- DIRECTIVE
In the listing below, find the line containing "terminal_screws_top();" and the line containing "obj.parent = None". Repeat exactly those two lines and every line between them, nothing more.

* Start *

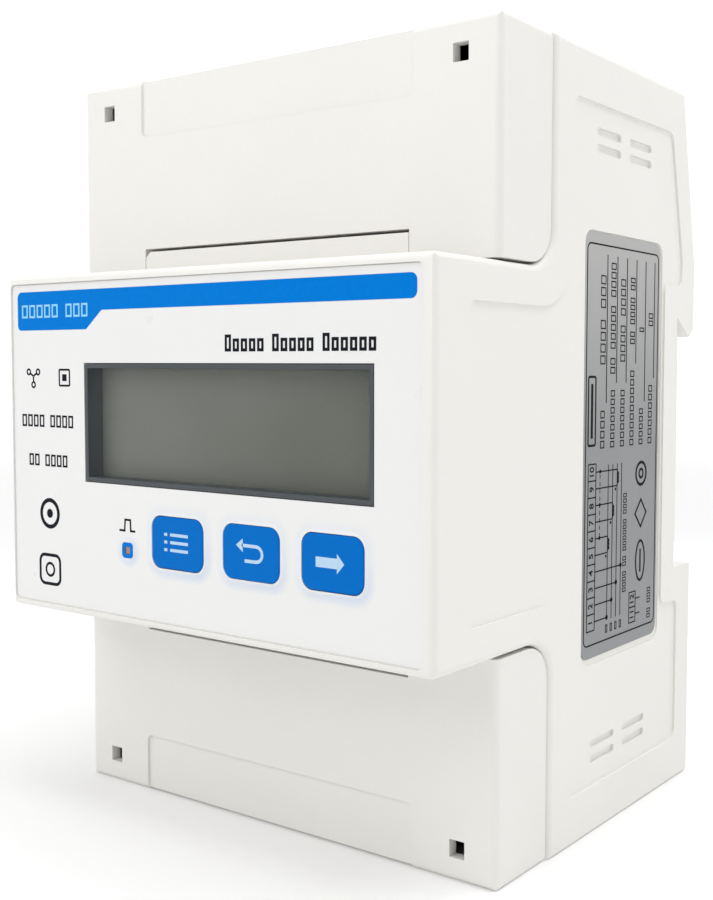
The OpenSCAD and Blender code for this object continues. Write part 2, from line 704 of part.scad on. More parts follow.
module latch_spring() color(steel) {
    points = [for (i = [0:coil_rings]) each coil_ring(i)];
    sides = [for (i = [0:coil_rings - 1], k = [0:wire_sides - 1])
        let (a = i * wire_sides, b = a + wire_sides, next = (k + 1) % wire_sides)
        each [[a + k, a + next, b + next], [a + k, b + next, b + k]]];
    ends = [[for (k = [wire_sides - 1:-1:0]) k], [for (k = [0:wire_sides - 1]) coil_rings * wire_sides + k]];
    polyhedron(points = points, faces = concat(sides, ends));
}

// ---------- label ----------

module rating_label() color(label_silver) {
    floor_x = half_w - side_depth - label_pocket;
    along_x(floor_x, floor_x + label_t) outline(rect(-27.25, -5.35, -27, 27.8, 1.5));
}

rear_base();
front_housing();
front_panel();
top_cover();
bottom_cover();
display_window();
display_bezel();
lcd_glass();
lcd_backlight();
elastomer_strips();
key_set();
key_esc();
key_arrow();
tact_switches();
pulse_led();
light_pipe();
display_board();
display_screws();
main_board();
board_screws();
board_connectors();
ribbon_cable();
power_transformer();
capacitors();
current_sensors();
metering_chip();
processor_chip();
optocouplers();
varistors();
divider_resistors();
terminal_block_top();
terminal_block_bottom();
terminal_clamps_top();
terminal_clamps_bottom();
terminal_screws_top();
terminal_screws_bottom();
terminal_links_top();
terminal_links_bottom();
din_latch();
latch_spring();
rating_label();
case_screws();
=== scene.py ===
import math

import bmesh
import bpy
from mathutils import Matrix, Vector


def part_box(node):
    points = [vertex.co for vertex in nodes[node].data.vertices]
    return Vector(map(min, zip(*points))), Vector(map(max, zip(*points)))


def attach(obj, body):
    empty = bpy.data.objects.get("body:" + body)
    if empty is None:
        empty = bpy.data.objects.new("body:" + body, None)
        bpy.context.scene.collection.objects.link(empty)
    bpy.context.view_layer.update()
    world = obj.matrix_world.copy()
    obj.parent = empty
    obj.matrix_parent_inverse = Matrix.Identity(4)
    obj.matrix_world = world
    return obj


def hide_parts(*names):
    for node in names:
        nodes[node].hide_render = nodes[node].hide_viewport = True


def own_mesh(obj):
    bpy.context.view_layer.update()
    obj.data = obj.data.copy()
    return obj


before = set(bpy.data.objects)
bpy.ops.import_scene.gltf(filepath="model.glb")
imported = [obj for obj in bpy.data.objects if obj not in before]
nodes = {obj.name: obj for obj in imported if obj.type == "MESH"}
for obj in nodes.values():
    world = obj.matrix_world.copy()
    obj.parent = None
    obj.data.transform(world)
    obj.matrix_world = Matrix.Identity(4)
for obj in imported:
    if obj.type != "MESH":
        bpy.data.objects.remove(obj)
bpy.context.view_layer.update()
MM = 0.001


# ---------------------------------------------------------------- places taken from the CAD

def span(node):
    """A node's lowest and highest corners in millimetres."""
    low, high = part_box(node)
    return low / MM, high / MM


panel_low, panel_high = span("front_panel")
label_low, label_high = span("rating_label")
case_low = span("rear_base")[0]
KEYS = ["key_set", "key_esc", "key_arrow"]
PANEL_Y = panel_low.y
LABEL_X = label_high.x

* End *

- OUTPUT OF THE TASK
terminal_screws_top();
terminal_screws_bottom();
terminal_links_top();
terminal_links_bottom();
din_latch();
latch_spring();
rating_label();
case_screws();
=== scene.py ===
import math

import bmesh
import bpy
from mathutils import Matrix, Vector


def part_box(node):
    points = [vertex.co for vertex in nodes[node].data.vertices]
    return Vector(map(min, zip(*points))), Vector(map(max, zip(*points)))


def attach(obj, body):
    empty = bpy.data.objects.get("body:" + body)
    if empty is None:
        empty = bpy.data.objects.new("body:" + body, None)
        bpy.context.scene.collection.objects.link(empty)
    bpy.context.view_layer.update()
    world = obj.matrix_world.copy()
    obj.parent = empty
    obj.matrix_parent_inverse = Matrix.Identity(4)
    obj.matrix_world = world
    return obj


def hide_parts(*names):
    for node in names:
        nodes[node].hide_render = nodes[node].hide_viewport = True


def own_mesh(obj):
    bpy.context.view_layer.update()
    obj.data = obj.data.copy()
    return obj


before = set(bpy.data.objects)
bpy.ops.import_scene.gltf(filepath="model.glb")
imported = [obj for obj in bpy.data.objects if obj not in before]
nodes = {obj.name: obj for obj in imported if obj.type == "MESH"}
for obj in nodes.values():
    world = obj.matrix_world.copy()
    obj.parent = None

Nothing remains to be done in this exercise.